Une information confirmée par le certificat sanitaire d’exportations des animaux qui mentionne, lui aussi, 2 085 animaux.
Dès lors, on peut légitimement se poser la question du sort des 21 taurillons manquant à l’appel, étant donné que le rapport de chargement du ministère ne mentionne pas d’animal écarté à la suite de l’opération. Est-ce que ce sont 25 bovins qui sont morts lors de la traversée et non 4 ?
Ethical Farming Ireland a contacté les autorités irlandaises afin d’avoir une explication sur la différence de comptabilité entre les rapports du ministère et celui du capitaine du « Sarah M ».
Réglementation inefficace pour protéger les animaux
Chaque année, l’Union européenne exporte par cargos des dizaines de milliers de bovins et d’ovins vers l’Afrique du Nord et le Moyen-Orient.
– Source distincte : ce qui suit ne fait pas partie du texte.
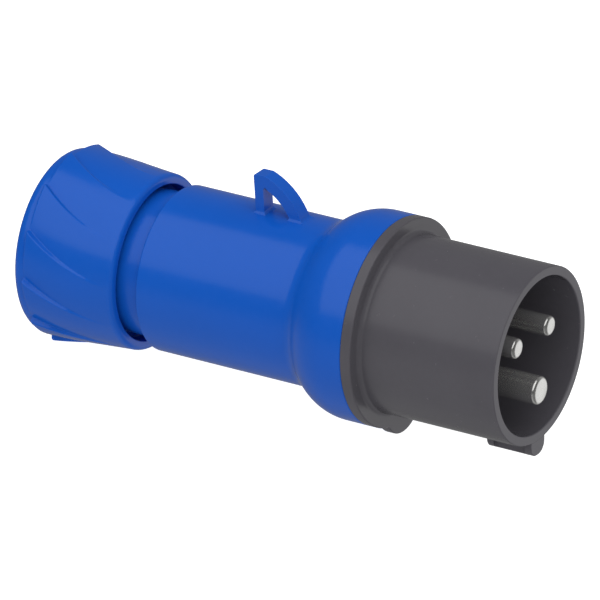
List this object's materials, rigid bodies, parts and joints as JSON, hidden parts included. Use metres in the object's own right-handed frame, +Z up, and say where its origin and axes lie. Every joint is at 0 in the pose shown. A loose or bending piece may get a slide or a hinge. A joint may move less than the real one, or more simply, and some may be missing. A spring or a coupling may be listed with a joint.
{
  "type": "industrial pin and sleeve plug",
  "caption": "Industrial pin and sleeve plug: keyed round shroud with contact pins, domed housing with hanging loop, and a screwed cable gland nut with swept grips.",
  "frame": {"origin": "centre of the shroud's mouth, on the plug's axis", "axes": "+X along the plug's axis, out of the mouth; +Z up through the hanging loop, away from the key and the earth pin"},
  "size_m": [0.1328, 0.0512, 0.0583],
  "materials": {
    "carrier_grey": "satin moulded",
    "housing_blue": "satin moulded",
    "nut_blue": "satin moulded",
    "contact_metal": "nickel plated",
    "zinc_steel": "zinc plated",
    "retainer_black": "moulded",
    "barrier_white": "moulded",
    "collet_white": "moulded",
    "seal_rubber": "matt",
    "grommet_rubber": "matt"
  },
  "bodies": {
    "plug": {"contact_carrier": "carrier_grey", "line_pin": "contact_metal", "neutral_pin": "contact_metal", "earth_pin": "contact_metal", "pin_retainer": "retainer_black", "phase_barrier": "barrier_white", "retainer_screw": "zinc_steel", "housing_seal": "seal_rubber", "rear_housing": "housing_blue", "clamp_collet": "collet_white", "cable_grommet": "grommet_rubber", "grommet_reducer": "grommet_rubber"},
    "slip_ring": {"thrust_washer": "collet_white"},
    "nut": {"gland_nut": "nut_blue"},
    "line_plate": {"line_pressure_plate": "zinc_steel"},
    "line_screw": {"line_terminal_screw": "zinc_steel"},
    "neutral_plate": {"neutral_pressure_plate": "zinc_steel"},
    "neutral_screw": {"neutral_terminal_screw": "zinc_steel"},
    "earth_plate": {"earth_pressure_plate": "zinc_steel"},
    "earth_screw": {"earth_terminal_screw": "zinc_steel"}
  },
  "joints": [
    {"name": "nut_travel", "type": "slide", "parent": "plug", "child": "slip_ring", "axis": [1, 0, 0], "range_m": [-0.0121, 0]},
    {"name": "nut_turn", "type": "hinge", "parent": "slip_ring", "child": "nut", "pos_m": [-0.118, 0, 0], "axis": [1, 0, 0], "range_deg": [-1440, 0]},
    {"name": "line_plate_travel", "type": "slide", "parent": "plug", "child": "line_plate", "axis": [0, -0.866, -0.5], "range_m": [0, 0.0032]},
    {"name": "line_screw_turn", "type": "hinge", "parent": "line_plate", "child": "line_screw", "pos_m": [-0.0496, 0.01212, 0.007], "axis": [0, -0.866, -0.5], "range_deg": [0, 1646]},
    {"name": "neutral_plate_travel", "type": "slide", "parent": "plug", "child": "neutral_plate", "axis": [0, 0.866, -0.5], "range_m": [0, 0.0032]},
    {"name": "neutral_screw_turn", "type": "hinge", "parent": "neutral_plate", "child": "neutral_screw", "pos_m": [-0.0496, -0.01212, 0.007], "axis": [0, 0.866, -0.5], "range_deg": [0, 1646]},
    {"name": "earth_plate_travel", "type": "slide", "parent": "plug", "child": "earth_plate", "axis": [0, 0, 1], "range_m": [0, 0.0032]},
    {"name": "earth_screw_turn", "type": "hinge", "parent": "earth_plate", "child": "earth_screw", "pos_m": [-0.0496, 0, -0.014], "axis": [0, 0, 1], "range_deg": [0, 1646]}
  ],
  "couplings": [
    {"joint": "nut_travel", "follows": "nut_turn", "m_per_rad": 0.00047746},
    {"joint": "line_screw_turn", "follows": "line_plate_travel", "rad_per_m": 8976},
    {"joint": "neutral_screw_turn", "follows": "neutral_plate_travel", "rad_per_m": 8976},
    {"joint": "earth_screw_turn", "follows": "earth_plate_travel", "rad_per_m": 8976}
  ]
}
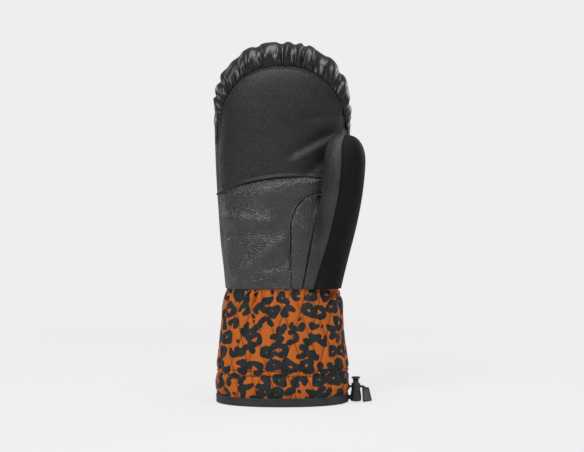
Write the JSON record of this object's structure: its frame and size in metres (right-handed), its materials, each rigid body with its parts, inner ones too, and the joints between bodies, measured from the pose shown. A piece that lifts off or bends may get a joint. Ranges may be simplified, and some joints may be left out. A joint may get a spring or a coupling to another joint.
{
  "type": "ski mitten",
  "caption": "Insulated leather ski mitten with a gathered fingertip rim, a wrapped thumb, a quilted print gauntlet cuff and a drawcord with a cord lock at the hem.",
  "frame": {"origin": "centre of the hand opening, in the plane of the hem that the mitten stands on", "axes": "+X towards the thumb's side, -Y towards the palm's side, +Z from the hem to the fingertips"},
  "size_m": [0.1404, 0.0961, 0.3193],
  "materials": {
    "palm_leather": "fine grained, semi-matt",
    "grip_leather": "fine grained, satin",
    "matte_leather": "smooth, matt",
    "gloss_leather": "smooth, glossy",
    "wadding": "fibre wadding",
    "membrane": "smooth film",
    "pile_lining": "short pile",
    "print_fabric": "quilted print, satin",
    "cuff_lining": "plain woven lining",
    "elastic": "ribbed elastic",
    "binding_tape": "woven tape, satin",
    "cord": "braided elastic cord",
    "black_plastic": "moulded, satin gloss",
    "lid_plastic": "moulded, satin",
    "spring_steel": "plain wire"
  },
  "bodies": {
    "mitten": {"palm_panel": "palm_leather", "palm_patch": "palm_leather", "thumb_gusset": "palm_leather", "thumb_grip_root": "grip_leather", "thumb_side_root": "matte_leather", "finger_back_panel": "gloss_leather", "hand_back_panel": "gloss_leather", "palm_wadding": "wadding", "back_wadding": "wadding", "thumb_wadding_root": "wadding", "membrane_insert": "membrane", "palm_lining": "pile_lining", "back_lining": "pile_lining", "thumb_lining_root": "pile_lining", "cuff_palm_panel": "print_fabric", "cuff_back_panel": "print_fabric", "cuff_palm_wadding": "wadding", "cuff_back_wadding": "wadding", "cuff_lining": "cuff_lining", "wrist_elastic": "elastic", "casing_tape": "binding_tape", "hem_binding": "binding_tape", "drawcord": "cord", "cord_eyelet": "black_plastic"},
    "thumb": {"thumb_grip_tip": "grip_leather", "thumb_side_tip": "matte_leather", "thumb_wadding_tip": "wadding", "thumb_membrane_tip": "membrane", "thumb_lining_tip": "pile_lining"},
    "cord_lock": {"lock_barrel": "black_plastic", "lock_spring": "spring_steel", "lock_tether": "binding_tape"},
    "lock_plunger": {"lock_button": "black_plastic"},
    "cord_free_end": {"cord_tail": "cord"},
    "cord_end": {"cord_end_body": "black_plastic", "cord_end_lid": "lid_plastic"}
  },
  "joints": [
    {"name": "thumb_bend", "type": "hinge", "parent": "mitten", "child": "thumb", "pos_m": [0.0528, -0.0337, 0.187], "axis": [0.7071, -0.7071, 0], "range_deg": [0, 30]},
    {"name": "lock_swing", "type": "hinge", "parent": "mitten", "child": "cord_lock", "pos_m": [0.0595, -0.007, 0.014], "axis": [0, 0, 1], "range_deg": [-30, 30], "deforming": ["lock_tether"]},
    {"name": "button_press", "type": "slide", "parent": "cord_lock", "child": "lock_plunger", "axis": [0, 0, -1], "range_m": [0, 0.0025], "stiffness_N_per_m": 1200, "springref_m": -0.001, "deforming": ["lock_spring"]},
    {"name": "cord_pull", "type": "slide", "parent": "cord_lock", "child": "cord_free_end", "axis": [1, 0, 0], "range_m": [0, 0.025], "deforming": ["cord_tail"]},
    {"name": "cord_end_swing", "type": "hinge", "parent": "cord_free_end", "child": "cord_end", "pos_m": [0.0742, -0.007, 0.0127], "axis": [0, -1, 0], "range_deg": [-3, 90]}
  ]
}
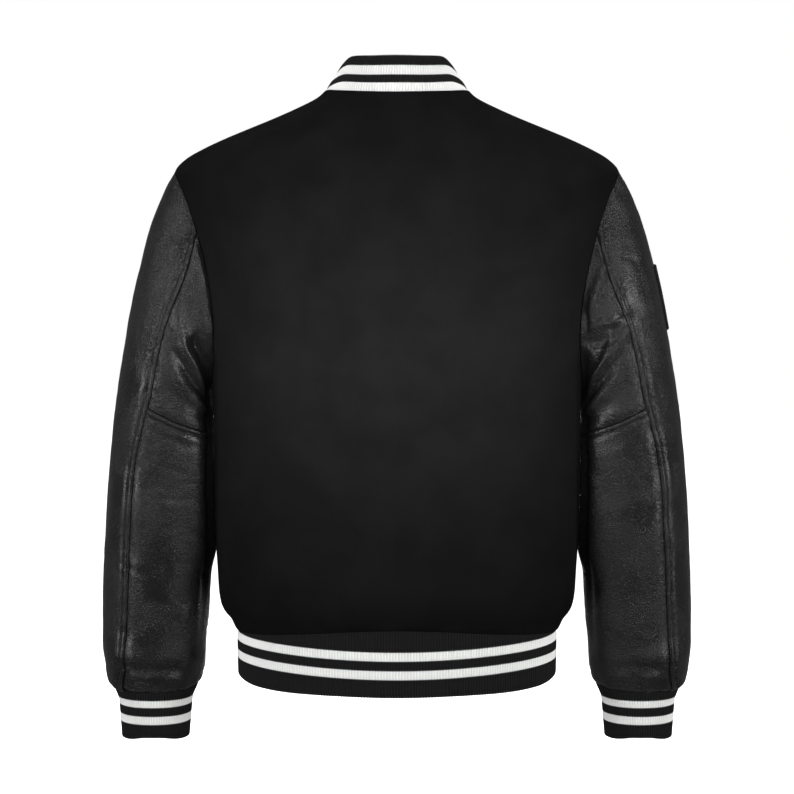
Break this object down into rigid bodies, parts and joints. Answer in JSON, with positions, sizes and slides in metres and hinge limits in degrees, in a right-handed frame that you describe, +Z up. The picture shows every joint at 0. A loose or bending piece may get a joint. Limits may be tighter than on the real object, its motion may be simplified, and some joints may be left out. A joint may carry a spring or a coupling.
{
  "type": "varsity jacket",
  "caption": "Hip-length jacket, filled out as if worn, with a wool body, leather sleeves, a snap front, and striped rib knit at the neck, cuffs and hem.",
  "frame": {"origin": "centre of the neck opening, level with the seam at the side of the neck, where the wearer's shoulders hold the jacket up", "axes": "+Z up along the wearer's spine, +Y towards the wearer's back, +X towards the wearer's left"},
  "size_m": [0.6536, 0.2708, 0.742],
  "materials": {
    "wool": "matt black wool melton",
    "leather": "black grained cow leather, low sheen",
    "rib": "black rib knit with two white stripes",
    "patch": "plain black felt",
    "snap": "black lacquer"
  },
  "bodies": {
    "root": {"back": "wool", "front_left": "wool", "front_right": "wool", "sleeve_left_top": "leather", "sleeve_left_under_upper": "leather", "sleeve_left_under_lower": "leather", "sleeve_right_top": "leather", "sleeve_right_under_upper": "leather", "sleeve_right_under_lower": "leather", "collar": "rib", "hem_rib": "rib", "cuff_left": "rib", "cuff_right": "rib", "sleeve_patch": "patch", "snap_1": "snap", "snap_2": "snap", "snap_3": "snap", "snap_4": "snap", "snap_5": "snap", "snap_6": "snap", "snap_7": "snap"}
  },
  "joints": []
}
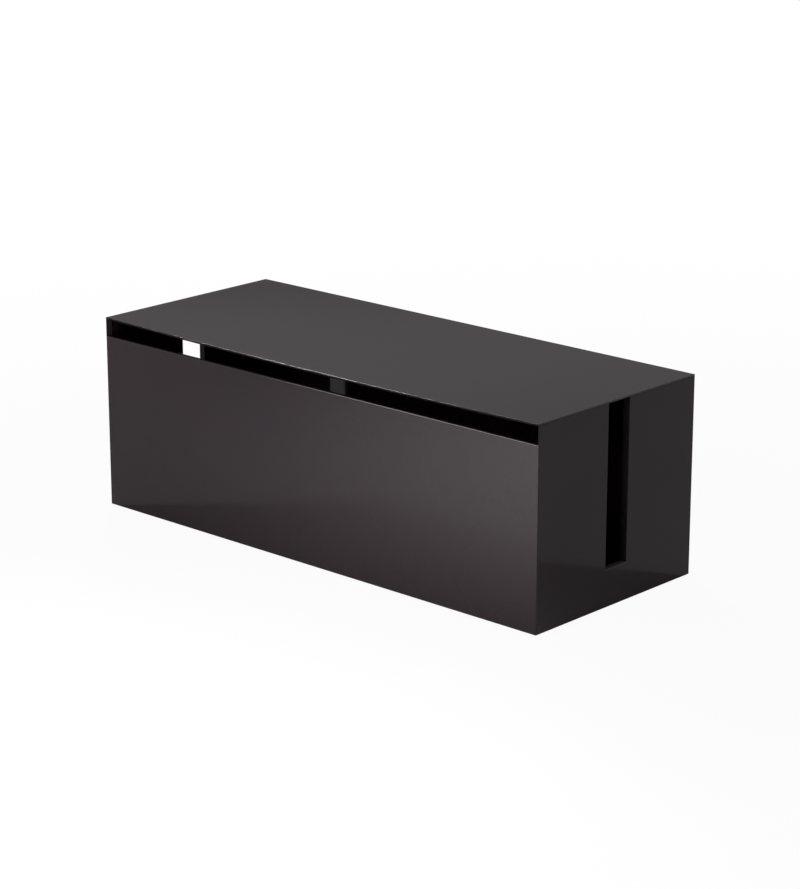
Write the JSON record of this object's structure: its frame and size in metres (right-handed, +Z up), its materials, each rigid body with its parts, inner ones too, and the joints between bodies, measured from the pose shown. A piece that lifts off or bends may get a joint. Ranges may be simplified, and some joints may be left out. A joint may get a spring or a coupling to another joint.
{
  "type": "cable management box",
  "caption": "Long low box of gloss black sheet with a lift-off lid, a cable gap along the front and an open-topped cable slot in each end.",
  "frame": {"origin": "centre of the footprint, on the surface that the box stands on", "axes": "+X along the box to its right end, +Y from the front panel to the rear panel, +Z up"},
  "size_m": [0.4, 0.16, 0.14],
  "materials": {
    "gloss_sheet": "high gloss, near black with a slight brown tint",
    "lid_sheet": "high gloss, near black",
    "slot_frame": "satin, near black",
    "lid_rail": "satin, near black",
    "foot_rubber": "matt black non-slip rubber"
  },
  "bodies": {
    "box": {"front_panel": "gloss_sheet", "rear_panel": "gloss_sheet", "left_end_panel": "gloss_sheet", "right_end_panel": "gloss_sheet", "base_panel": "gloss_sheet", "left_slot_frame": "slot_frame", "right_slot_frame": "slot_frame", "foot_front_left": "foot_rubber", "foot_front_right": "foot_rubber", "foot_rear_left": "foot_rubber", "foot_rear_right": "foot_rubber"},
    "lid": {"lid_panel": "lid_sheet", "lid_rear_rail": "lid_rail", "lid_left_front_rail": "lid_rail", "lid_left_rear_rail": "lid_rail", "lid_right_front_rail": "lid_rail", "lid_right_rear_rail": "lid_rail"}
  },
  "joints": [
    {"name": "lid_lift", "type": "slide", "parent": "box", "child": "lid", "axis": [0, 0, 1], "range_m": [0, 0.12]}
  ]
}
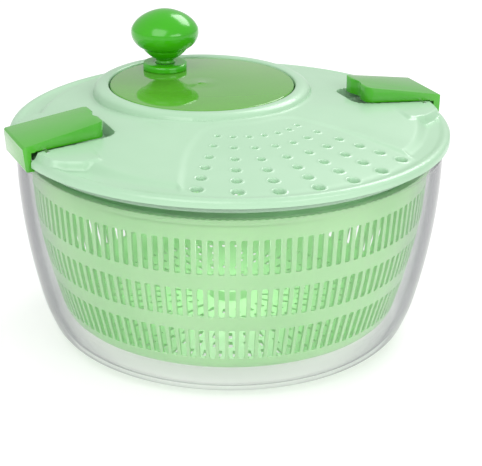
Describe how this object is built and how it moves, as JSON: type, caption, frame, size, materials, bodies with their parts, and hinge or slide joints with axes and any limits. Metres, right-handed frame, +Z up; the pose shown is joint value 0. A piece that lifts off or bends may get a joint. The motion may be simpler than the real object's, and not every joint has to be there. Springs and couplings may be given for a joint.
{
  "type": "salad spinner",
  "caption": "Crank salad spinner: clear round bowl, slotted inner basket, domed mint lid with pouring holes, geared crank disc with a round knob, and a press latch at each side.",
  "frame": {"origin": "centre of the bowl's base, on the surface it stands on", "axes": "+Z up; the latches lie on +X and -X; the lid's pouring holes point to -Y and the crank disc is set off towards +Y"},
  "size_m": [0.2488, 0.244, 0.1673],
  "materials": {
    "clear_plastic": "clear gloss",
    "mint_plastic": "gloss",
    "green_plastic": "gloss",
    "tinted_plastic": "gloss",
    "white_plastic": "satin",
    "dark_rubber": "matte",
    "steel": "satin"
  },
  "bodies": {
    "bowl": {"bowl": "clear_plastic", "rim_gasket": "dark_rubber"},
    "basket": {"basket": "mint_plastic"},
    "lid": {"lid_shell": "mint_plastic", "gear_tray": "mint_plastic", "tray_screws": "steel", "drive_bush": "white_plastic", "latch_pin_right": "steel", "latch_pin_left": "steel", "latch_spring_right": "steel", "latch_spring_left": "steel"},
    "crank": {"crank_disc": "tinted_plastic", "ring_gear": "tinted_plastic", "crank_axle": "steel", "crank_washer": "steel", "crank_screw": "steel", "knob_base": "green_plastic", "knob_spindle": "steel"},
    "knob": {"knob_body": "green_plastic", "knob_cap": "green_plastic"},
    "drive": {"drive_pinion": "white_plastic", "drive_shaft": "steel", "drive_plate": "mint_plastic", "plate_screw": "steel"},
    "latch_right": {"latch_right": "green_plastic"},
    "latch_left": {"latch_left": "green_plastic"}
  },
  "joints": [
    {"name": "lid_lift", "type": "slide", "parent": "bowl", "child": "lid", "axis": [0, 0, 1], "range_m": [0, 0.15]},
    {"name": "crank_spin", "type": "hinge", "parent": "lid", "child": "crank", "pos_m": [0, 0.04063, 0.1318], "axis": [0, 0, 1], "continuous": true},
    {"name": "knob_spin", "type": "hinge", "parent": "crank", "child": "knob", "pos_m": [-0.0086, 0.0772, 0.1535], "axis": [0, 0, 1], "continuous": true},
    {"name": "drive_spin", "type": "hinge", "parent": "lid", "child": "drive", "pos_m": [0, 0, 0.1155], "axis": [0, 0, 1], "continuous": true},
    {"name": "basket_spin", "type": "hinge", "parent": "bowl", "child": "basket", "pos_m": [0, 0, 0.015], "axis": [0, 0, 1], "continuous": true},
    {"name": "latch_right_press", "type": "hinge", "parent": "lid", "child": "latch_right", "pos_m": [0.112, 0, 0.1235], "axis": [0, -1, 0], "range_deg": [0, 10], "stiffness_Nm_per_rad": 0.6, "springref_deg": -5.73, "deforming": ["latch_spring_right"]},
    {"name": "latch_left_press", "type": "hinge", "parent": "lid", "child": "latch_left", "pos_m": [-0.112, 0, 0.1235], "axis": [0, 1, 0], "range_deg": [0, 10], "stiffness_Nm_per_rad": 0.6, "springref_deg": -5.73, "deforming": ["latch_spring_left"]}
  ],
  "couplings": [
    {"joint": "drive_spin", "follows": "crank_spin", "ratio": 5.3333},
    {"joint": "basket_spin", "follows": "crank_spin", "ratio": 5.3333}
  ]
}
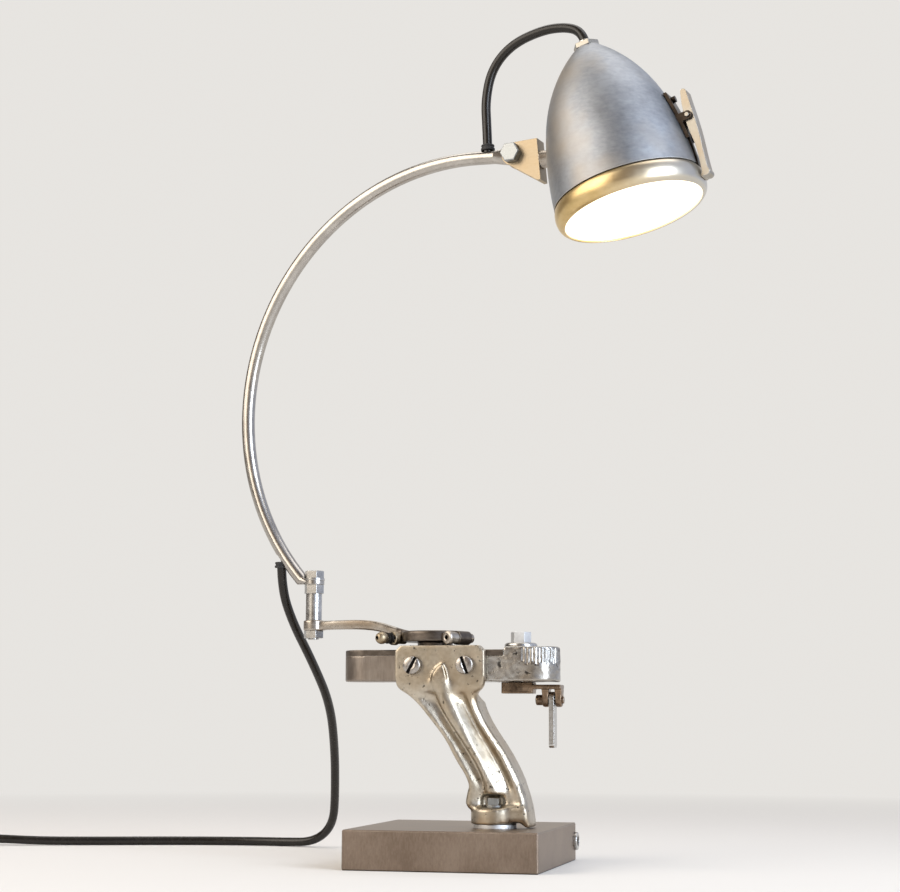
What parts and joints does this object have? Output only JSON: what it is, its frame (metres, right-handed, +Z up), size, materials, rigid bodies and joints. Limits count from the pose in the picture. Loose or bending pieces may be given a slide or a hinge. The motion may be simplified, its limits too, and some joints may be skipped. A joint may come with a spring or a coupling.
{
  "type": "desk lamp",
  "caption": "Desk lamp with a steel block base, a cast strut, a swivelling crank, a swept tube arm and a tilting bell shade with a latched rim.",
  "frame": {"origin": "middle of the steel block's underside, on the desk", "axes": "+Z up, +X towards the side that the shade reaches to, -Y towards the person at the desk"},
  "size_m": [0.7764, 0.2891, 0.6162],
  "materials": {
    "block_steel": "milled, dark warm grey",
    "pad_felt": "felt",
    "bush_chrome": "turned",
    "cast_steel": "polished cast",
    "hub_steel": "satin",
    "bright_zinc": "zinc plated",
    "tube_steel": "satin tube",
    "shade_aluminium": "brushed and dull",
    "rim_metal": "satin",
    "lens_glass": "opal",
    "seal_rubber": "black",
    "reflector_metal": "bright",
    "holder_plastic": "black",
    "cap_brass": "nickelled brass",
    "bulb_glass": "opal",
    "latch_metal": "bright",
    "dark_steel": "dark brown",
    "tag_metal": "bright strip",
    "cord_jacket": "glossy black",
    "plug_plastic": "black",
    "pin_brass": "plated",
    "spacer_plastic": "black"
  },
  "bodies": {
    "stand": {"base_block": "block_steel", "base_pad": "pad_felt", "side_bush": "bush_chrome", "foot_washer": "bright_zinc", "foot_bolt": "bright_zinc", "strut": "cast_steel", "plate_screws": "bright_zinc", "head_body": "cast_steel", "top_plate": "hub_steel", "hub_screw": "bright_zinc", "cam_washer": "bright_zinc", "cord_drop_lower": "cord_jacket", "cord_floor": "cord_jacket", "switch_base": "plug_plastic", "switch_cover": "plug_plastic", "cord_tail_in": "cord_jacket", "cord_coil": "cord_jacket", "cord_tail_out": "cord_jacket", "plug_body": "plug_plastic", "plug_pins": "pin_brass"},
    "crank": {"crank_lever": "hub_steel", "left_fitting": "hub_steel", "right_fitting": "hub_steel", "arm_bolt": "bright_zinc", "arm_washer": "bright_zinc", "arm_nuts": "bright_zinc", "arm_spacer": "bright_zinc", "cord_drop_upper": "cord_jacket"},
    "arm": {"arm_tube": "tube_steel", "arm_wires": "cord_jacket", "cord_loop": "cord_jacket"},
    "shade": {"shade_bracket": "bright_zinc", "friction_washers": "bright_zinc", "shade_bolt": "bright_zinc", "shade_nut": "bright_zinc", "bracket_spacer": "spacer_plastic", "shade_screw": "bright_zinc", "shade_screw_nut": "bright_zinc", "shade_shell": "shade_aluminium", "rim_ring": "rim_metal", "lens": "lens_glass", "lens_gasket": "seal_rubber", "reflector": "reflector_metal", "gland_tube": "bright_zinc", "gland_nuts": "bright_zinc", "lampholder": "holder_plastic", "bulb_cap": "cap_brass", "bulb": "bulb_glass", "latch_strap": "latch_metal", "latch_pin": "latch_metal", "latch_rivet": "latch_metal"},
    "latch": {"latch_lever": "latch_metal"},
    "cam": {"cam_shaft": "bright_zinc", "cam_arm": "dark_steel", "clevis_pin": "dark_steel"},
    "tag": {"hanging_tag": "tag_metal"},
    "rocker": {"switch_rocker": "plug_plastic"}
  },
  "joints": [
    {"name": "hub_swivel", "type": "hinge", "parent": "stand", "child": "crank", "pos_m": [-0.0193, -0.01, 0.16], "axis": [0, 0, 1], "range_deg": [-30, 30], "deforming": ["cord_drop_lower"]},
    {"name": "arm_swivel", "type": "hinge", "parent": "crank", "child": "arm", "pos_m": [-0.1131, -0.01, 0.205], "axis": [0, 0, 1], "range_deg": [-40, 40], "deforming": ["cord_drop_upper"]},
    {"name": "shade_tilt", "type": "hinge", "parent": "arm", "child": "shade", "pos_m": [0.04861, -0.04437, 0.51612], "axis": [-0.2079, -0.9781, 0], "range_deg": [-25, 35], "deforming": ["cord_loop"]},
    {"name": "latch_press", "type": "hinge", "parent": "shade", "child": "latch", "pos_m": [0.18037, -0.07238, 0.52733], "axis": [-0.2079, -0.9781, 0], "range_deg": [0, 14], "stiffness_Nm_per_rad": 0.08, "springref_deg": -5.73},
    {"name": "cam_swivel", "type": "hinge", "parent": "stand", "child": "cam", "pos_m": [0.0451, -0.01, 0.14], "axis": [0, 0, 1], "range_deg": [-25, 25]},
    {"name": "tag_swing", "type": "hinge", "parent": "cam", "child": "tag", "pos_m": [0.0684, -0.01, 0.1189], "axis": [1, 0, 0], "range_deg": [-60, 60]},
    {"name": "switch_rock", "type": "hinge", "parent": "stand", "child": "rocker", "pos_m": [-0.46942, 0.09815, 0.0145], "axis": [0.195, -0.9808, 0], "range_deg": [0, 14]}
  ]
}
Ces animaux effectuent des traversées pouvant durer jusqu’à quinze jours, sans la moindre surveillance vétérinaire, à bord de navires hors d’âge.
Les risques pour les animaux sont multiples lors d’un transport en mer : manipulations parfois violentes lors des chargements et déchargements ; incidences de la météo ; infrastructures inadaptées causant de multiples blessures ; stress thermique ; quantités pas toujours suffisantes de nourriture et d’eau ; accumulation des excréments…
Le sort des taurillons transportés vers la Lybie sur le « Sarah M » est une preuve de plus que les exportations maritimes d’animaux d’élevage vers les pays tiers sont incompatibles avec toute notion de bien-être animal. D’autant plus que la Commission européenne n’a pas jugé bon d’inscrire dans sa proposition de révision de la législation concernant le transport d’animaux la présence obligatoire d’un vétérinaire à bord des navires de transport de bétail, comme le souhaite Welfarm.
Pour faire cesser leur calvaire, une fois encore, Welfarm demande l’interdiction du transport de ces animaux hors des frontières de l’Union européenne.